Hugo Boss’ underlying challenges run far deeper than anything a runway collection can salve, but new chief brand officer Ingo Wilts must do his part to better delineate what Boss means.
Boss Autumn/Winter 2017 |Source: InDigital.tv
By
  • Lauren Sherman

NEW YORK, United States — The thing about Hugo Boss is that its purpose — at least here in the US where it chose to stage its latest Autumn/Winter 2017 men's runway show — has long been to provide young men with their first work suit. From there, the goal is to convert these young shoppers into brand loyalists who eventually trade up from HUGO Hugo Boss — which is sold at stores like Macy's — to the ready-to-wear Boss collection, which is now being designed by newly appointed chief brand officer Ingo Wilts, a company veteran who last did a stint designing menswear at Tommy Hilfiger.

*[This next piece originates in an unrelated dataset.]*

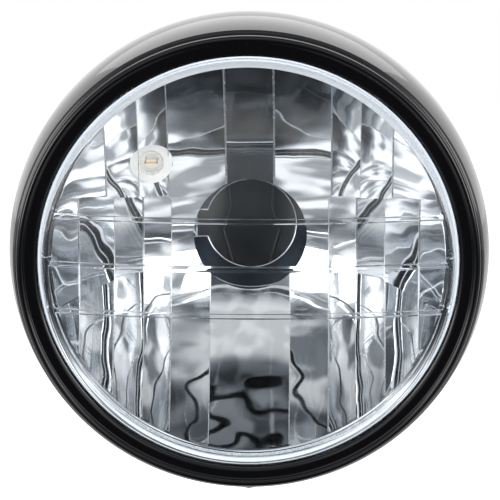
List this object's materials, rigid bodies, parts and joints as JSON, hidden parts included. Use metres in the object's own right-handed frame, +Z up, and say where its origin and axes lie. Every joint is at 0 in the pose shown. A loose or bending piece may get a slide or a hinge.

But Wilts faces a major challenge: young American men simply don’t buy as many suits at Macy’s — or anywhere else — anymore. And even when they do, their go-to has become J.Crew or Club Monaco, which deliver slim-cut, easy-to-tailor styles at good prices. Perhaps that helps to explain why, in the fourth quarter of Hugo Boss’ 2016 fiscal year, sales in the Americas were down 14 percent in local currencies.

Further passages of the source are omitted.